- As California regulators begin a sweeping effort to prepare the electric grid for an anticipated wave of electric vehicles and other distributed energy resources (DERs), ratepayer advocates and other groups are pushing for affordability and equity issues to take center stage.
- The rulemaking, launched by the California Public Utilities Commission (CPUC) in June, could enable DERs to be a valuable tool for ratepayers to access a wide range of clean energy resources, the Protect Our Communities Foundation said in comments. On the other hand, it could also lead to “an infrastructure-building and wealth-creating bonanza for utility shareholders.”
- California is bracing for huge increases in DERs on the grid over the next decade — behind-the-meter solar, behind-the-meter storage and electric vehicle demand are expected to increase by 260%, 770% and 370% respectively from 2019 to 2030, according to regulatory forecasts.
The CPUC opened “the mother of all proceedings” to better integrate solar, storage, EVs and other distributed resources into the grid — issues that experts say have previously been kicked down the road. In comments filed with the agency this week, utilities, clean energy groups and other stakeholders highlighted a host of priorities for the ambitious effort.
The new proceeding could be a key vehicle to help Pacific Gas & Electric (PG&E) prepare to operate in a high-DER landscape, the utility said in its filing. As an entity with direct knowledge and experience with distribution ownership and planning, “a proactive role for PG&E that integrates, enables, and uses DERs as a planner and operator for the distribution system will help ensure that overall system needs and objectives are addressed,” the utility added.
Several stakeholders urged the commission to ensure managing ratepayer costs is a key part of the proceeding. California’s current rate-of-return structure incentivizes utilities to spend as much as possible on infrastructure and increase shareholder returns, the Protect Our Communities Foundation said in its comments. The group recommended that the commission add another track into the scope of the proceeding to make sure that the effort doesn’t add to ratepayer costs.
In a joint filing, Advanced Energy Economy and the California Efficiency + Demand Management Council recommended that regulators open a standalone proceeding to tackle the cost-effectiveness of the DER-related reforms. Especially in light of the rolling outages that occurred in California last summer, along with more frequent wildfire-related power shut-offs, “ensuring cost-effectiveness accurately assesses the value of DERs to maximize their deployment is particularly critical,” the groups said.

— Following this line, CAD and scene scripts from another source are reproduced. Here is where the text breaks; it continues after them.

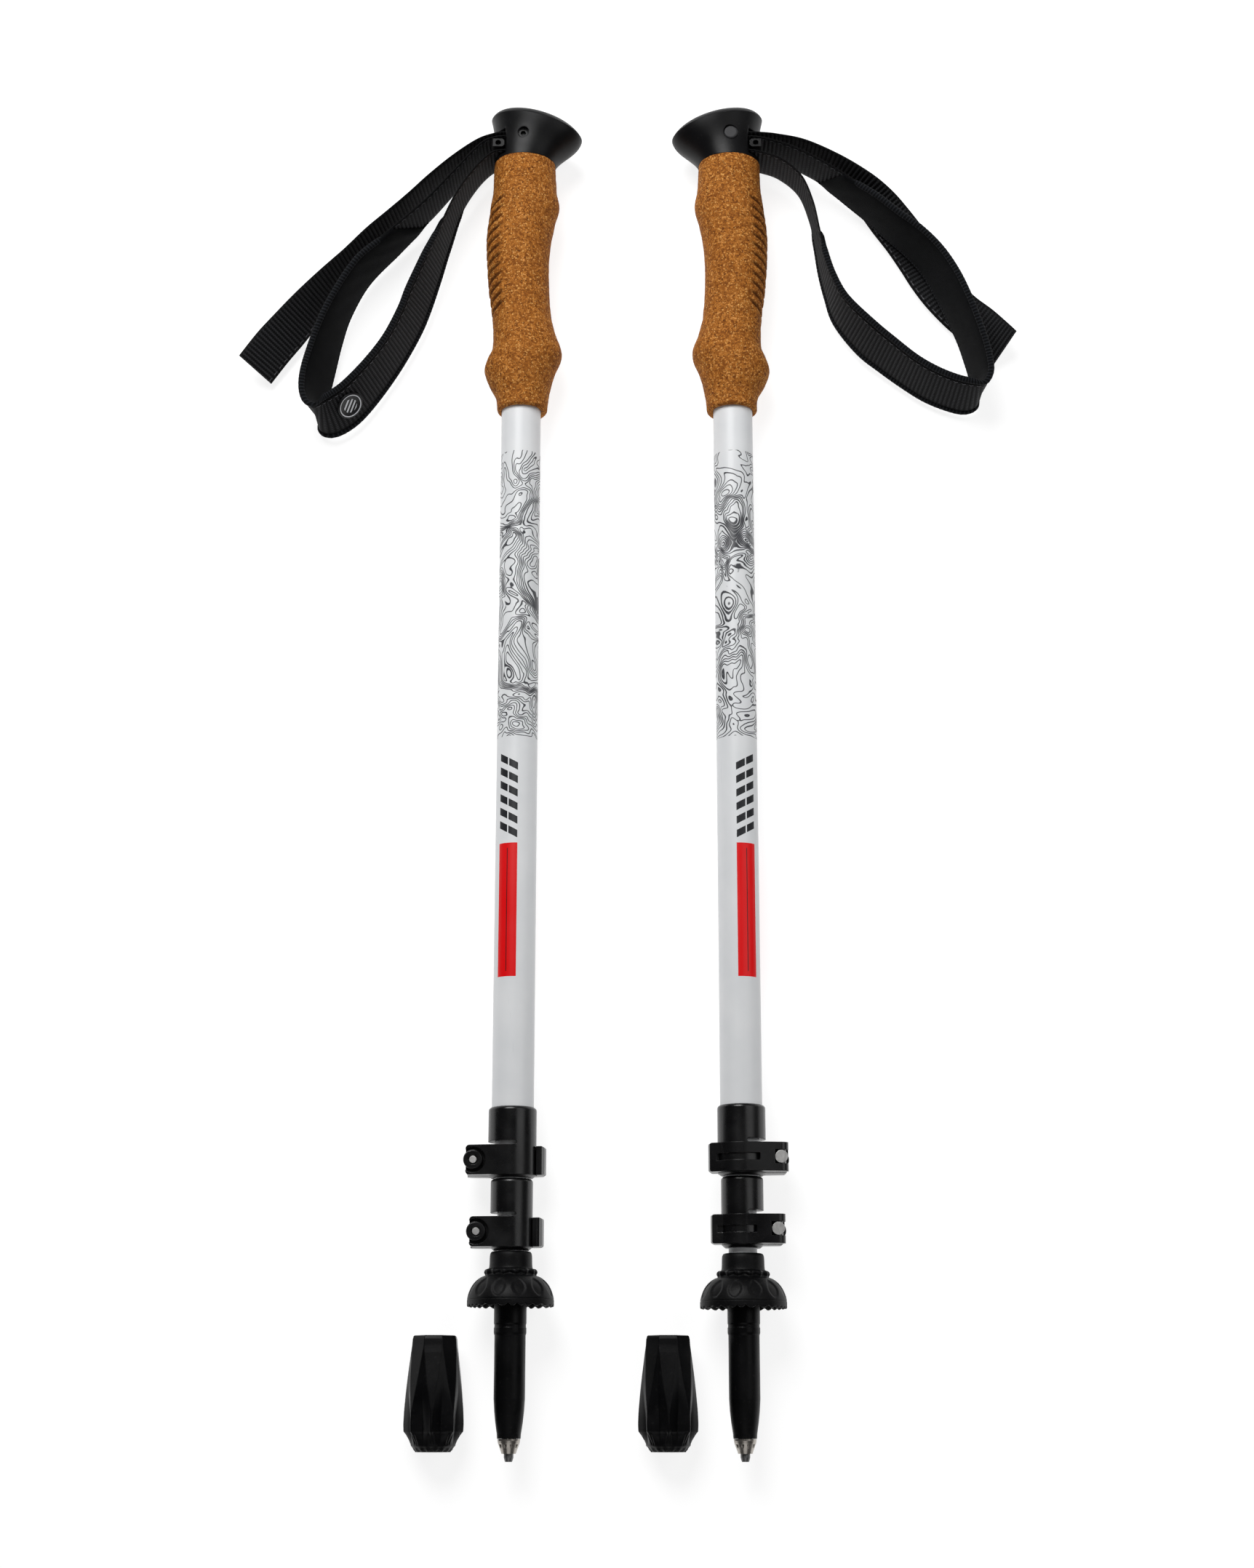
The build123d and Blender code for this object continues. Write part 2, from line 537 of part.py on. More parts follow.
def main():
    os.makedirs("parts", exist_ok=True)
    sides = {
        "left": (-POLE_SPACING / 2, 0, (LEFT_TAIL, LEFT_LOOP, LEFT_PAD, LEFT_BADGE_RUN)),
        "right": (POLE_SPACING / 2, 180, (RIGHT_TAIL, RIGHT_LOOP, RIGHT_PAD, RIGHT_BADGE_RUN)),
    }
    for side, (x, turn, strap) in sides.items():
        place = Pos(x, -POLE_LENGTH / 2, AXIS_HEIGHT) * Rot(0, turn, 0)
        for name, piece in pole_pieces(side, *strap).items():
            export_step(place * piece, f"parts/{side}_{name}.step")
        foot_place = Pos(x - FOOT_OFFSET, FOOT_LOW - POLE_LENGTH / 2, FOOT_RADIUS)
        export_step(foot_place * rubber_foot(), f"parts/{side}_rubber_foot.step")


main()
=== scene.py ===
"""Looks for a pair of collapsed trekking poles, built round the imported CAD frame.

Metres. +Y runs along the poles towards the heads and +Z is up off the surface. A pole's own
places are given in millimetres as (x, s, z): x from the strap side to the hook side, s from
the carbide tip along the pole, z out of the thumb-nut side.
"""

from math import atan2, cos, floor, hypot, pi, radians, sin

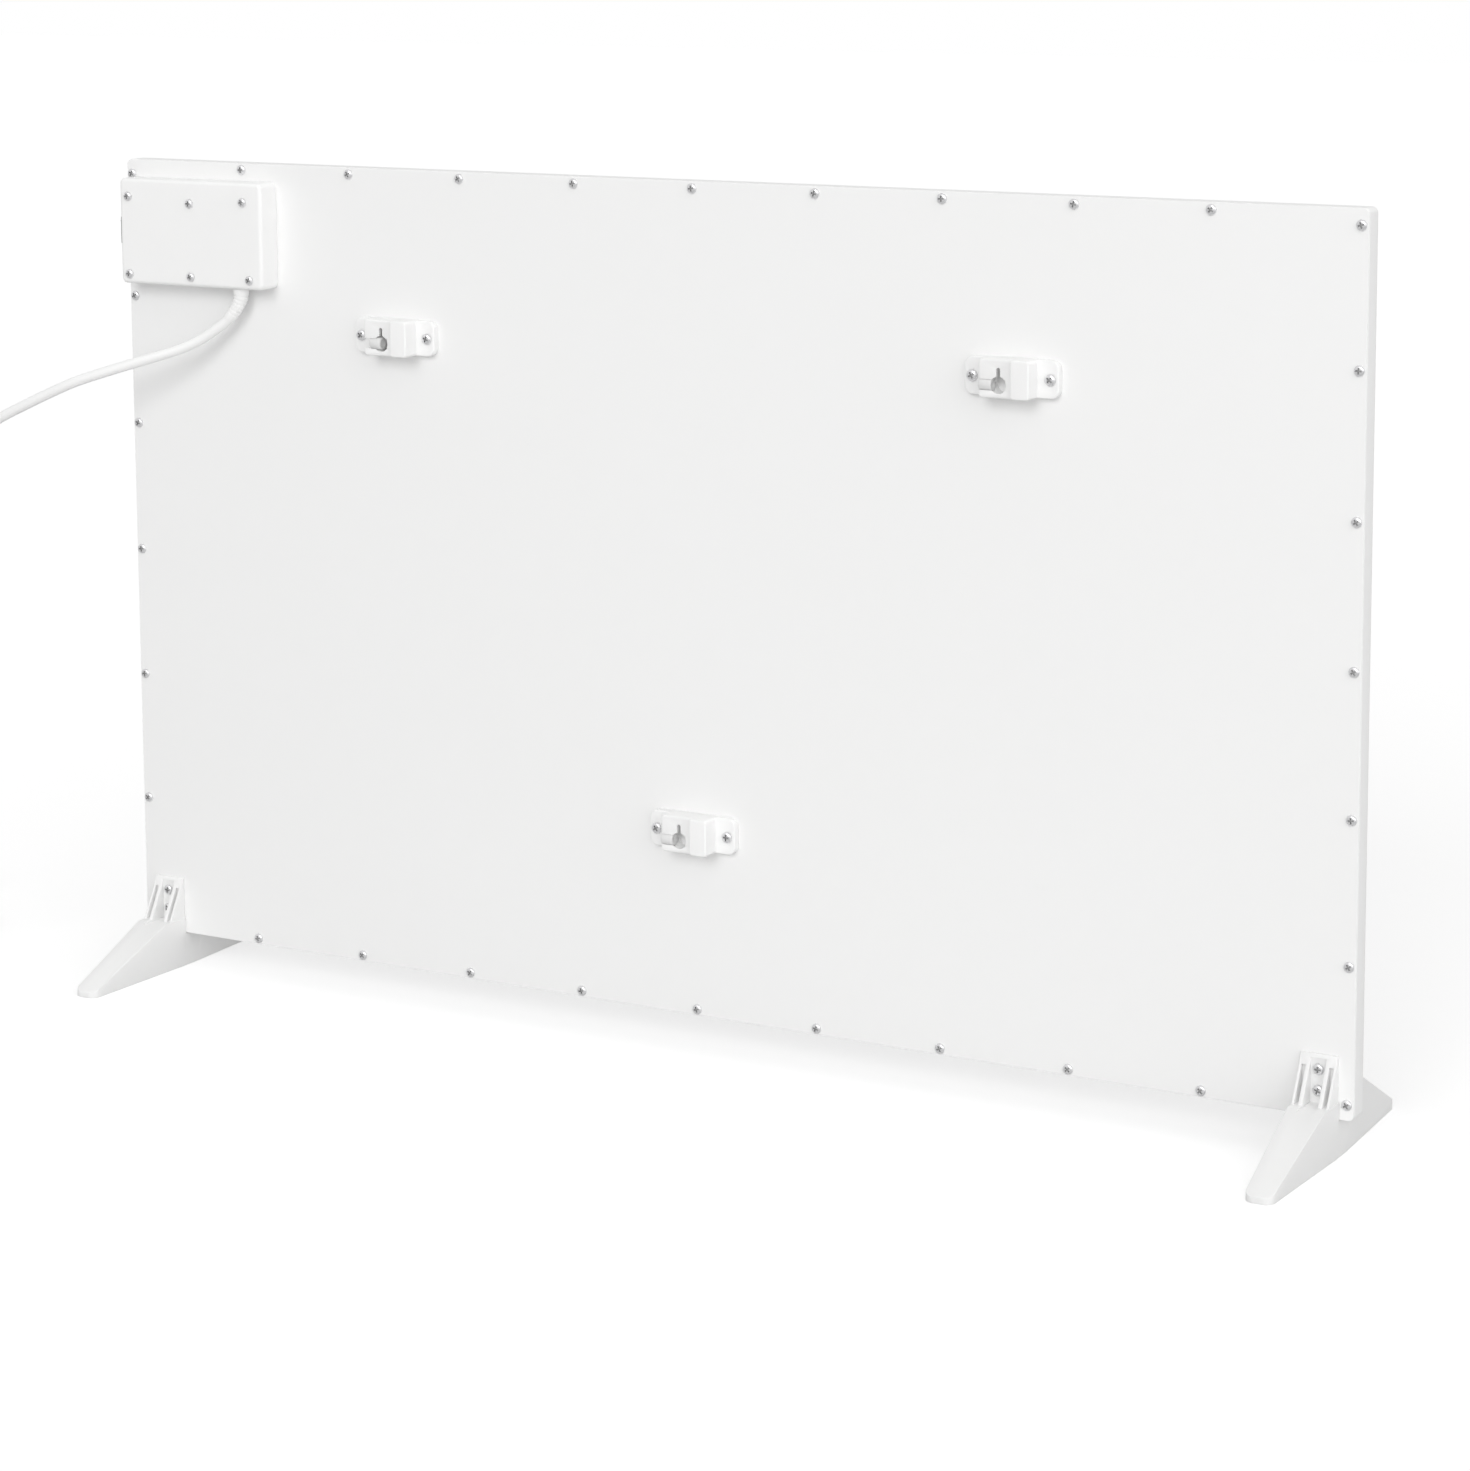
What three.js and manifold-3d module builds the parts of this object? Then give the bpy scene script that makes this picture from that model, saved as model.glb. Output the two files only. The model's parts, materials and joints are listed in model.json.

The CPUC’s Public Advocates Office also raised similar concerns, noting that managing the cost and equity impacts of DERs on ratepayers is critical to the proceeding’s success. As part of the rulemaking, the commission intends to look at redefining the roles of electric distribution utilities — an effort that Cal Advocates warned “could reshape the electric utility and regulatory landscape and have significant implications for ratepayers.”
Other groups also encouraged regulators to support state electrification efforts as part of the proceeding. Investing in DERs that can help defer grid upgrades is “low hanging fruit,” the Environmental Defense Fund (EDF) said in its filing — but the commission could also use this chance to consider addressing climate pollution and air quality improvements. Combined with new investments to install clean energy infrastructure in disadvantaged communities, this rulemaking could be “a “win-win-win” for both the community, ratepayer and for the utility,” EDF added.
While the commission’s order does point to legislation and regulation that are likely to drive building electrification, the Natural Resources Defense Council in its comments encouraged regulators to go further, by explicitly embedding building electrification into the scope of the proceeding. Electrified space and water heating could have wide implications that will need to be incorporated into distribution planning, the organization said — for instance, an increase in heat pumps could create capacity constraints on winter mornings. On the flip side, these appliances could also be used in a way that they actually become load management tools.
“Therefore, like EVs and battery storage, building electrification should be included as a distributed energy resource and as an important factor to consider in the forecasting and grid planning that is part of this proceeding,” NRDC said.